<バンコク> 巧緻性を通じての学びのクラス
2017年3月5日
2月20日(月)から23日(木)にかけて巧緻性を通じての学びのクラスを行いました。ホテルのお部屋をお稽古場として整え、子ども達を迎えます。日本のお稽古場とおなじように季節の詩や歌が書かれた紙を壁に飾ってみました。口ずさんでいけば子ども達はあっという間に覚えてしまいます。ここタイでは四季を感じることができないので、日本で生活するのとは違った工夫が必要なことがあります。本帰国後の生活のためはもちろん、日本人として備えておきたいのが季節ならではの感覚と言えるのではないでしょうか。
巧緻性をテーマにしたお稽古ですが、巧緻性を意識しながら「遊び術」を念頭に置いたお稽古をしました。タイならではの季節の感覚というお話をしましたが、時間の流れも国によって違うもの。日本よりもゆったりと時間が流れるタイです。子ども達がやがて自分で学校のスケジュール管理をしていくことを踏まえ、小さいときから時間や曜日の観念を意識して持たせてあげることが必要だと思います。残念ながら今回のお稽古では、子ども達が渋滞の多い生活などの諸事情により、ルーズになりがちな時間の過ごし方を覚えてしまっていると感じました。バンコクならではの風習があるなかでも子ども達が自分で考えて自分でやる、そんな時間をお稽古に取り入れました。

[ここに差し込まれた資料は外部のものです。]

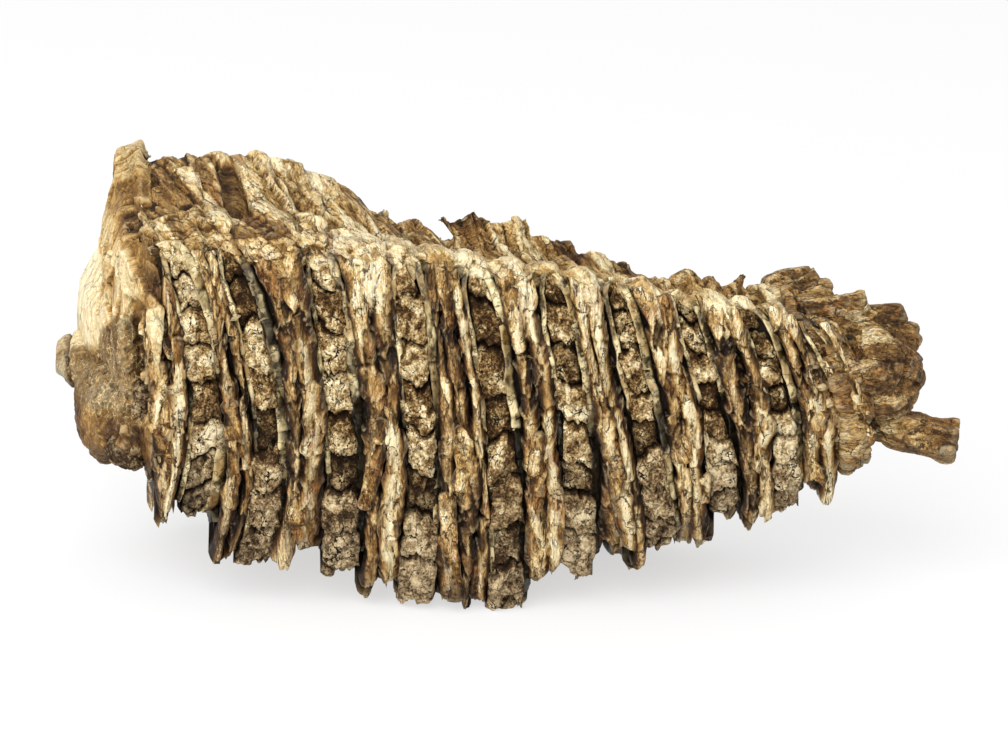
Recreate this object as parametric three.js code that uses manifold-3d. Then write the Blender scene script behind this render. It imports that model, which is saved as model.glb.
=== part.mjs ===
// A fossil mammoth molar, standing on its worn crown tips with the root base up, in millimetres, +Z up.
// X runs along the tooth, from the broad end (-X) to the narrow end (+X). -Y is the cheek side.
// The tooth is one grown piece: upright plates of dentine, joined by a root base along the top, with
// columns of cement in the valleys between them. Everything is fused into one solid.
import * as THREE from "three";
import { mergeVertices } from "three/addons/utils/BufferGeometryUtils.js";
import Module from "manifold-3d";

const wasm = await Module();
wasm.setup();

// ---- The bare form, as cross-sections across the tooth at stations along it.
// x: place of the station. cheek, tongue: how far out each flank stands in Y. shoulder: height of the
// cheek flank's top edge. rim: height of the root base's far edge, and rimY its place.
const STATIONS = [
  { x: -98, cheek: 6, tongue: 61, shoulder: 100, rim: 112.5, rimY: 57 },
  { x: -92, cheek: 4.5, tongue: 63, shoulder: 101, rim: 113, rimY: 57 },
  { x: -84, cheek: 3.5, tongue: 66, shoulder: 101.5, rim: 109.5, rimY: 58 },
  { x: -66, cheek: 2.5, tongue: 67, shoulder: 102, rim: 110.5, rimY: 58 },
  { x: -55, cheek: 2, tongue: 67, shoulder: 102, rim: 110.5, rimY: 57 },
  { x: -45, cheek: 1.5, tongue: 66, shoulder: 101.5, rim: 104, rimY: 55 },
  { x: -34, cheek: 0.5, tongue: 65, shoulder: 100.5, rim: 101.5, rimY: 53 },
  { x: -20, cheek: 0.2, tongue: 62, shoulder: 99.5, rim: 93.5, rimY: 50 },
  { x: 4, cheek: 0, tongue: 59, shoulder: 96.5, rim: 89, rimY: 46 },
  { x: 30, cheek: 2, tongue: 55, shoulder: 92.5, rim: 87, rimY: 42 },
  { x: 56, cheek: 4, tongue: 51, shoulder: 87, rim: 81, rimY: 38 },
  { x: 80, cheek: 6.5, tongue: 46, shoulder: 82.5, rim: 78, rimY: 35 },
  { x: 104, cheek: 11, tongue: 40, shoulder: 73, rim: 72, rimY: 31 },
];
const SHOULDER_SETBACK = 8; // the shoulder lies this far behind the cheek flank
const TIP_SETBACK = 3; // the tips lie this far inside each flank
const TIP_DEPTH = 13; // how far under the tooth a tip's own foot reaches
const HOLLOW_RISE = 5; // the underside rises this much between the two rows of tips
const SADDLE = 3; // the root base sinks this much between the shoulder and the rim
const SKEW = 0.12; // the plates run this much towards -X for each mm across the tooth

// ---- The plates, from the broad end to the narrow one. cheekTip and tongueTip are the heights at which
// each flank ends. Tips below zero are worn flat at the level on which the tooth stands.
const PLATES = [
  { cheekTip: 28.5, tongueTip: 15, proud: 1.5 },
  { cheekTip: 17.5, tongueTip: 8, proud: 0.9 },
  { cheekTip: 15, tongueTip: -1.5, proud: 1.6 },
  { cheekTip: 7.5, tongueTip: 0.5, proud: 1.0 },
  { cheekTip: -1.5, tongueTip: -1.5, proud: 1.5 },
  { cheekTip: 8, tongueTip: 1, proud: 1.1 },
  { cheekTip: 14, tongueTip: -1.5, proud: 1.4 },
  { cheekTip: 23.5, tongueTip: 8, proud: 1.0 },
  { cheekTip: 26.5, tongueTip: 16, proud: 1.5 },
  { cheekTip: 31.5, tongueTip: 26, proud: 0.9 },
  { cheekTip: 40, tongueTip: 36, proud: 0.6 },
];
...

他のお稽古でお話ししていることと重なりますが、やはり一つ一つを丁寧にやるということがお稽古の基本です。ついつい子どもに色々なお稽古をやらせ、つまいぐいのようになりがちですが、やることを減らしてでも一つ一つを深めてほしいと思っています。
今回のクラスのなかに3歳の子が一人参加していました。3歳といっても、生活環境(兄弟の有無など)によって成長の様子は異なります。この3歳の子は純粋に「やってみたい!」と、年上のお兄さんお姉さんに負けない意欲を発揮してお稽古をしていました。
日本のお稽古でも使っている「季節のパズル」をやったり、パターンブロックを用いての数を数えるプリントをやりました。巧緻性を念頭に置いた遊び術として、自分達で作ったおもちゃで遊んでみました。そこにはガラスでできたビー玉を使いましたが、特に小さいビー玉は誤飲のリスクがあり、ガラス製なら割れてしまうリスクもあるでしょう。けれども普段のお稽古から、危ないからといって排除することはしていません。何がどのように危険なのかをきちんと伝えて教えてあげることが大事だと考えています。
お稽古のはじめに壁に飾った詩は谷川俊太郎さんの「月火水木金土日のうた」です。どのお稽古もまるで日本でやっているかのように日本と変わらない雰囲気で進みました。
お稽古の雰囲気をとても大切にしていますが、特に「家庭的である」ことに重きをおいています。今回はこの雰囲気のためにも子ども達にカップケーキを作っておきました。ひな祭りが近いので菱餅を模したお菓子やひなあられもあります。お稽古終了後の充実感や高揚感、そして同時に安堵感が混じったような気持ちの子ども達と、おやつタイムを楽しみました。
良い表情でバイバイと手を振り、子ども達が帰っていくと、ちょうど夕日がとても美しい時間になっていました。美しくも力強さを兼ね備えた太陽を見ながら、子ども達の心の中がいつもこのようであってほしいと思いました。